Challenge: Keep to the lines between the one holding "line 1 of scene.py on. More parts follow." and the one holding "zip(*points))), Vector(map(max, zip(*points)))", inclusive, and write them out exactly.

Given records:
──────

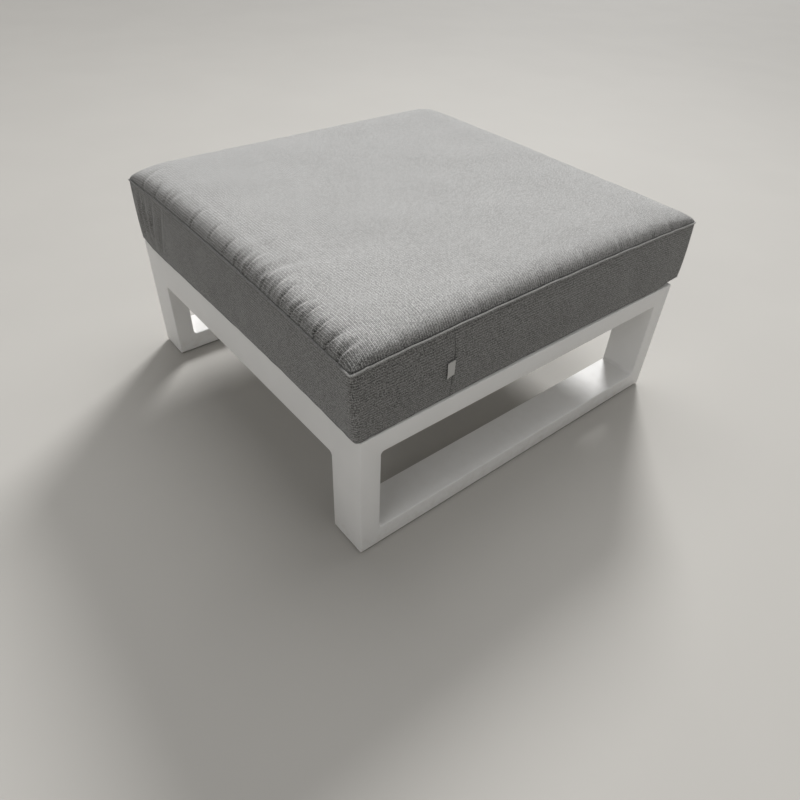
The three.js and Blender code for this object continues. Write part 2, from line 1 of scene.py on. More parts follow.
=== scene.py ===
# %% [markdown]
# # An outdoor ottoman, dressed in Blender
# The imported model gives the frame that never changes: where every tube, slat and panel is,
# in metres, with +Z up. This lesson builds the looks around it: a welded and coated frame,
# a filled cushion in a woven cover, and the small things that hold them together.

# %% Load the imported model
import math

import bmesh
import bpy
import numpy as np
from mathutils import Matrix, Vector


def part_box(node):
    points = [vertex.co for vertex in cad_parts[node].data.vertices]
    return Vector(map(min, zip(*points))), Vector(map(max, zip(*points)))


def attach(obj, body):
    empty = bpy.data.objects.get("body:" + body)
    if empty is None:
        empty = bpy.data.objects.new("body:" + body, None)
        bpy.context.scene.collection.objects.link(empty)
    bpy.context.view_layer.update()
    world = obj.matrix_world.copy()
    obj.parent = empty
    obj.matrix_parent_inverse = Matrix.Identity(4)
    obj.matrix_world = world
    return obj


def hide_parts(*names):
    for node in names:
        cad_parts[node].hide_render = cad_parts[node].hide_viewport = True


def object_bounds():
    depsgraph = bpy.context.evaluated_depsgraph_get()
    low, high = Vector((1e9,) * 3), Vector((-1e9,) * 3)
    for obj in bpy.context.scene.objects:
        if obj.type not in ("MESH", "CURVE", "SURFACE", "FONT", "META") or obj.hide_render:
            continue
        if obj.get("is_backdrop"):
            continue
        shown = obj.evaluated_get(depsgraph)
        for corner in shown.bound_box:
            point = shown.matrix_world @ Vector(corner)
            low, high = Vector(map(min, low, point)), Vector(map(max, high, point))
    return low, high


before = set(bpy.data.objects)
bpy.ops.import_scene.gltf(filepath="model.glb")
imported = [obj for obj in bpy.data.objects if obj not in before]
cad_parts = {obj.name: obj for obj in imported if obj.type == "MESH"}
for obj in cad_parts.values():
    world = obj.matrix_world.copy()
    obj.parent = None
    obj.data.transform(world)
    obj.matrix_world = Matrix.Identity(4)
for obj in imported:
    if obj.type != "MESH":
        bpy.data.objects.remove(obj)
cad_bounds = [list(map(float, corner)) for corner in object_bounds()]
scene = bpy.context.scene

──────

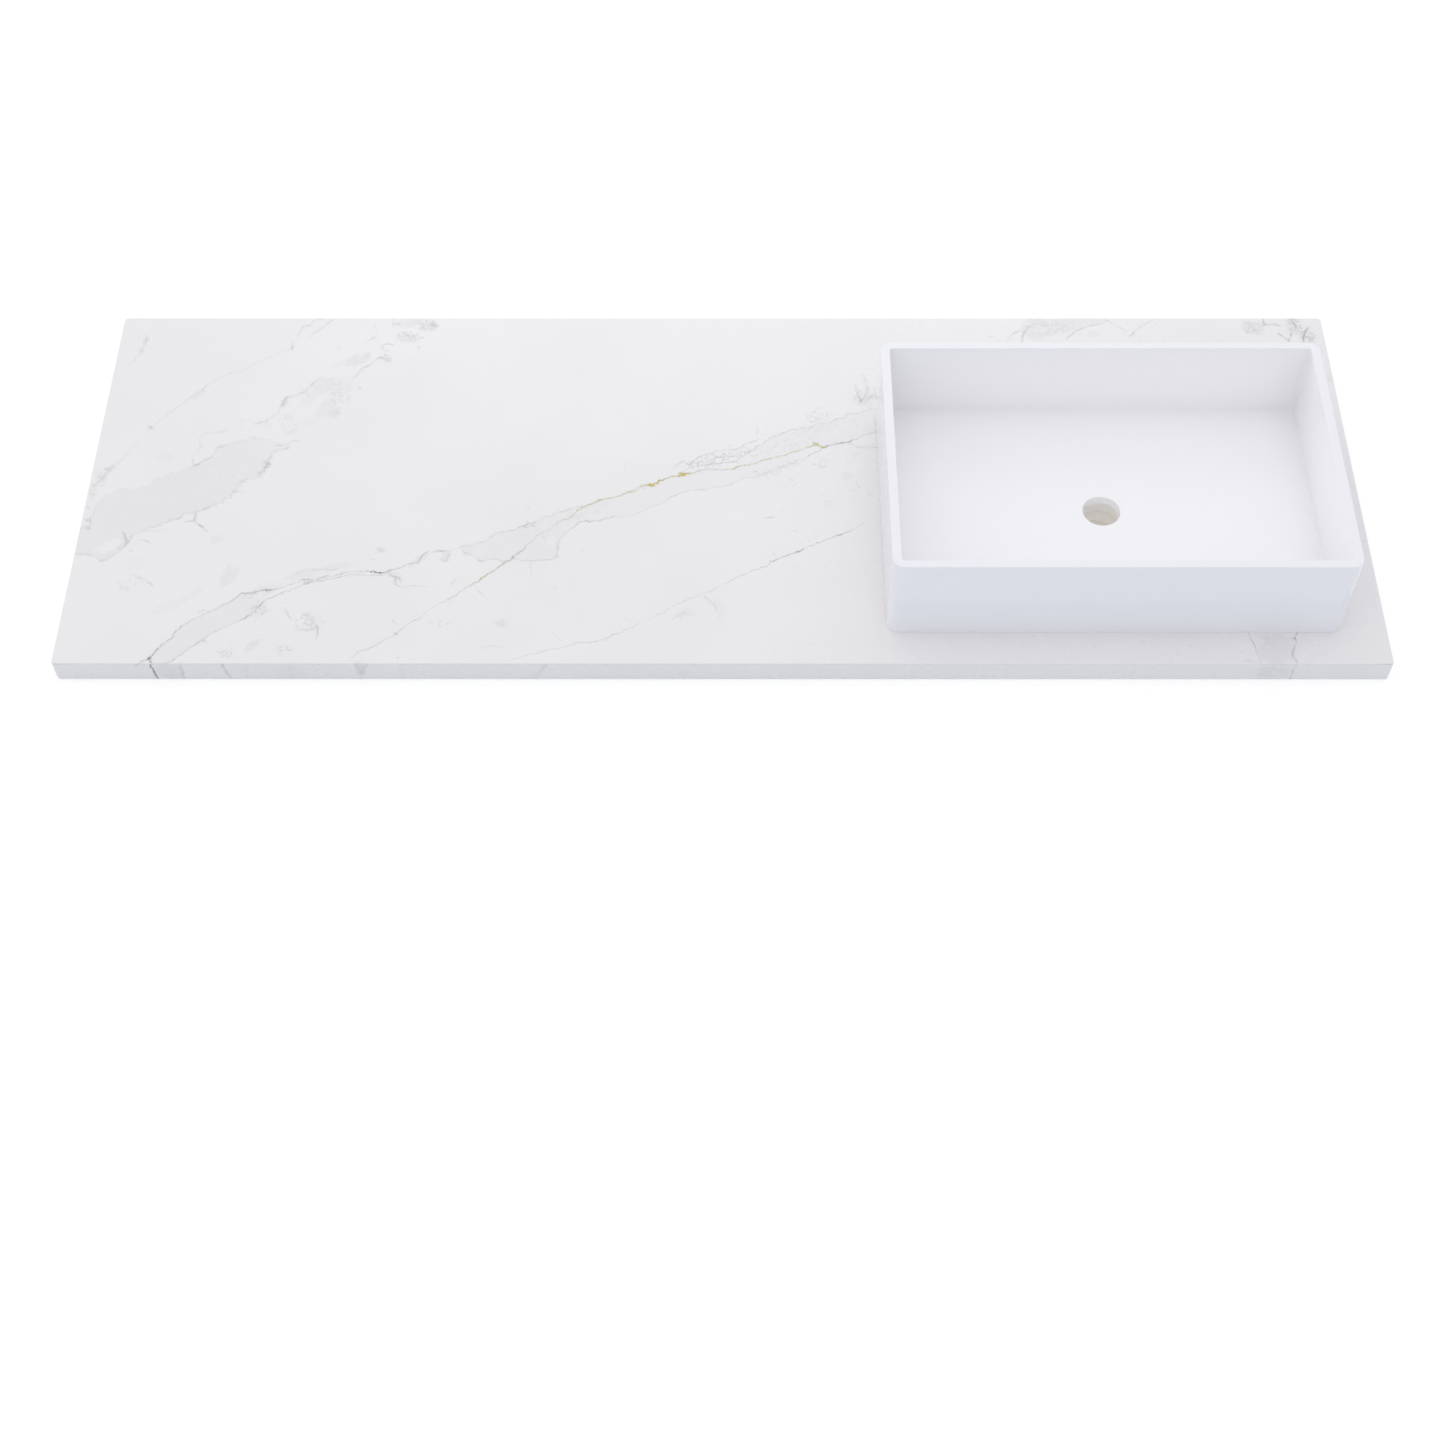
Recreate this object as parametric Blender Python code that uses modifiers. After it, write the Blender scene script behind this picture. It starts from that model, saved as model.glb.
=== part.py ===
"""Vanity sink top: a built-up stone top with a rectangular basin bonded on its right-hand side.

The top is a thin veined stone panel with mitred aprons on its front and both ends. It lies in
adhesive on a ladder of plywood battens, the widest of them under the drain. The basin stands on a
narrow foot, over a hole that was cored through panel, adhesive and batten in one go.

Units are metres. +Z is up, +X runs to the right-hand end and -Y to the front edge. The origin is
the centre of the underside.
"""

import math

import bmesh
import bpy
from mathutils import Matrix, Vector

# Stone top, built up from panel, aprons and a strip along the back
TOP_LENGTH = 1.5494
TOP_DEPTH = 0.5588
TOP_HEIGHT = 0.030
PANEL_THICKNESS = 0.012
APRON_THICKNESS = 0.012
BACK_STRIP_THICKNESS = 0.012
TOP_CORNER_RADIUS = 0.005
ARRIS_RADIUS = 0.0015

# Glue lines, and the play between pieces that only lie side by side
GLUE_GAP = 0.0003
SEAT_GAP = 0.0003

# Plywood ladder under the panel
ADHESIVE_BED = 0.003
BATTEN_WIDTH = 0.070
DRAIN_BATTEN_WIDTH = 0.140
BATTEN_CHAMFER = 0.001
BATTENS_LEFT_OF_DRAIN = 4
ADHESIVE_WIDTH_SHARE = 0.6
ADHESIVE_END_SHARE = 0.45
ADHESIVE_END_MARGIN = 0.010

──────

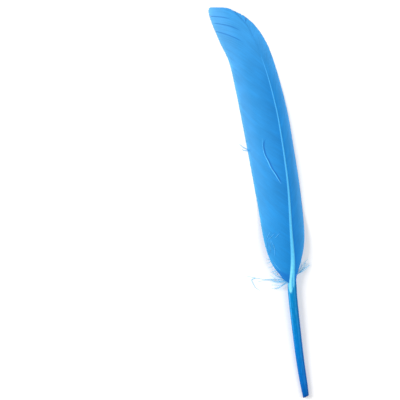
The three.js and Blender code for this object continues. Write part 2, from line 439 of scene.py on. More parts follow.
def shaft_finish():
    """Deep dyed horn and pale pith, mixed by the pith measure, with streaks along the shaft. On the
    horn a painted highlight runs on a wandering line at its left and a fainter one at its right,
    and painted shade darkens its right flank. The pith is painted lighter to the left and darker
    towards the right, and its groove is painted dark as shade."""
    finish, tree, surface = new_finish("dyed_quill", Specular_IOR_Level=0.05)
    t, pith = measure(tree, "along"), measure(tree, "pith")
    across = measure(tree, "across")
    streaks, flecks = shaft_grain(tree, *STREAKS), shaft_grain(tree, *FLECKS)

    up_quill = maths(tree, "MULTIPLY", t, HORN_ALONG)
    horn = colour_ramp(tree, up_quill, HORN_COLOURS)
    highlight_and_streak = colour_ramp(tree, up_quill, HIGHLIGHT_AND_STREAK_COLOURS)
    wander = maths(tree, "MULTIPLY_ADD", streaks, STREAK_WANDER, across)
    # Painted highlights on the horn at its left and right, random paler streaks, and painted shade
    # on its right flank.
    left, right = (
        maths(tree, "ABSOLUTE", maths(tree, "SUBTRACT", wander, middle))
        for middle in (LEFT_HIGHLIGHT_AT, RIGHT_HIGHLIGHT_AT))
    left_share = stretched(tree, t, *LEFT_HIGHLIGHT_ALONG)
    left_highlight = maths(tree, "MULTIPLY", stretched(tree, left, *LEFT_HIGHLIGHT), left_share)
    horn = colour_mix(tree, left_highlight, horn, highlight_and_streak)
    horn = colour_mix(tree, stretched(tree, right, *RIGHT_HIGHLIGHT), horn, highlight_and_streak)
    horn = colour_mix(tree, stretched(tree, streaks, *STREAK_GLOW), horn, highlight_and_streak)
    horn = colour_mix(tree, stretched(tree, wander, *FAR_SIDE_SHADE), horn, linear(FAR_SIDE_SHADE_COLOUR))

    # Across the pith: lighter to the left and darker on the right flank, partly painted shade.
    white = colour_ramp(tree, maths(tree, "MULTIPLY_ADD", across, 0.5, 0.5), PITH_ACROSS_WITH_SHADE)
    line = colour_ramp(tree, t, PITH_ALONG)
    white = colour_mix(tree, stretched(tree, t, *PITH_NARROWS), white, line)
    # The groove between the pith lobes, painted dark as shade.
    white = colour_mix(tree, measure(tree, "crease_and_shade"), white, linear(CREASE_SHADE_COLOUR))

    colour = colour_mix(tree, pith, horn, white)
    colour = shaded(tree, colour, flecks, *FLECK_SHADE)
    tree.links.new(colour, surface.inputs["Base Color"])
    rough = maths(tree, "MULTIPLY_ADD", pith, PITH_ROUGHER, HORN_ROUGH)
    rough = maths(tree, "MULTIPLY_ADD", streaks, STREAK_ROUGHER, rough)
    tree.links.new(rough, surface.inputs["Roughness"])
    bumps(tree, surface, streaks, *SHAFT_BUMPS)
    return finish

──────

Result for this task:
The three.js and Blender code for this object continues. Write part 2, from line 1 of scene.py on. More parts follow.
=== scene.py ===
# %% [markdown]
# # An outdoor ottoman, dressed in Blender
# The imported model gives the frame that never changes: where every tube, slat and panel is,
# in metres, with +Z up. This lesson builds the looks around it: a welded and coated frame,
# a filled cushion in a woven cover, and the small things that hold them together.

# %% Load the imported model
import math

import bmesh
import bpy
import numpy as np
from mathutils import Matrix, Vector


def part_box(node):
    points = [vertex.co for vertex in cad_parts[node].data.vertices]
    return Vector(map(min, zip(*points))), Vector(map(max, zip(*points)))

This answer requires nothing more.